- Boko said to contest 2024 elections only as president
- Keorapetse likely to move to Bonnington North
- Boko pledges more resources for 2024 elections
GAZETTE REPORTER
The president for the Umbrella for Democratic Change (UDC), Duma Boko, is likely to run only as a presidential candidate and not for any parliamentary seat in the 2024 general elections, reliable sources have told The Botswana Gazette.
Boko is therefore unlikely to challenge Botswana Democratic Party’s (BDP) Annah Mokgethi in Gaborone Bonnignton North. This is because the party wants Boko to focus solely on stabilising the opposition coalition and fortifying the UDC sufficiently to take on the BDP.
The MP for Selebi-Phikwe West, Dithapelo Keorapetse, is said to be willing to move his candidacy to Boko’s previous constituency. Boko’s stunning loss in the 2019 general elections came as one of the biggest shocks for the combined opposition bloc. He managed 1,851 votes against Mokgethi’s 3,033 in a constituency that he had served as MP from 2014 to 2019.

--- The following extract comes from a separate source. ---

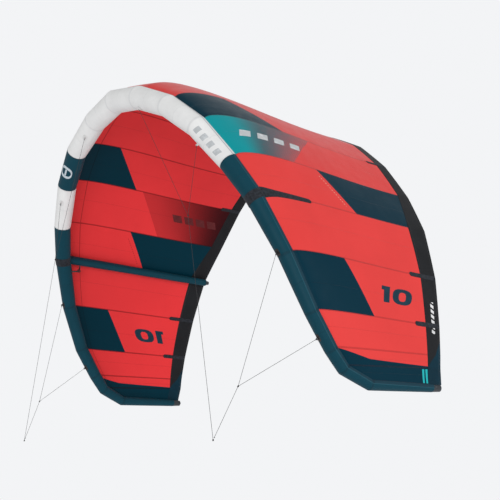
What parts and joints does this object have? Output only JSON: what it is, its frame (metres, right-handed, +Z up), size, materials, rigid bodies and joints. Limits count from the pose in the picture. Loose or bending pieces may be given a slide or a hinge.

But Keorapetse has denied reports of his willingness to move to Gaborone Bonnignton North while Boko says his focus is on assisting in every constituency where the UDC will have a candidate for 2024 general elections. “I have said it on more than one occasion that my focus is on assisting in every constituency where the UDC is running, which is in all of them,” Boko said.
UDC spokesperson Moeti Mohwasa told The Gazette in an interview that leaders of the UDC will make a call on deployment of candidates ahead of the next general elections in due course. “Strategic deployment of cadres, particularly at that level, is done by the organisation,” Mohwasa said.
“We may have our preferences as leaders, but the leadership collective has the final say. But the leadership collective has not made a decision on how the president will be deployed.”
Meanwhile, the rumoured relocation of Keorapetse is seen as another strategic move by the UDC to manage its conflict with the Botswana Congress Party (BCP). But it has also been suggested that Keorapetse may be suspended from the BCP for acting against the interests of the party. If that does not happen, businessman Rueben Kaizer may challenge him in the BCP primaries next year.
“Redeploying Keorapetse means that there would not be any fight for the constituency that could eventually result in votes being split and the UDC losing the constituency,” said a UDC source.
Over the weekend, Boko told members of the Botswana National Front (BNF) in Francistown that the UDC will have enough resources to challenge the ruling BDP ahead of the next general elections.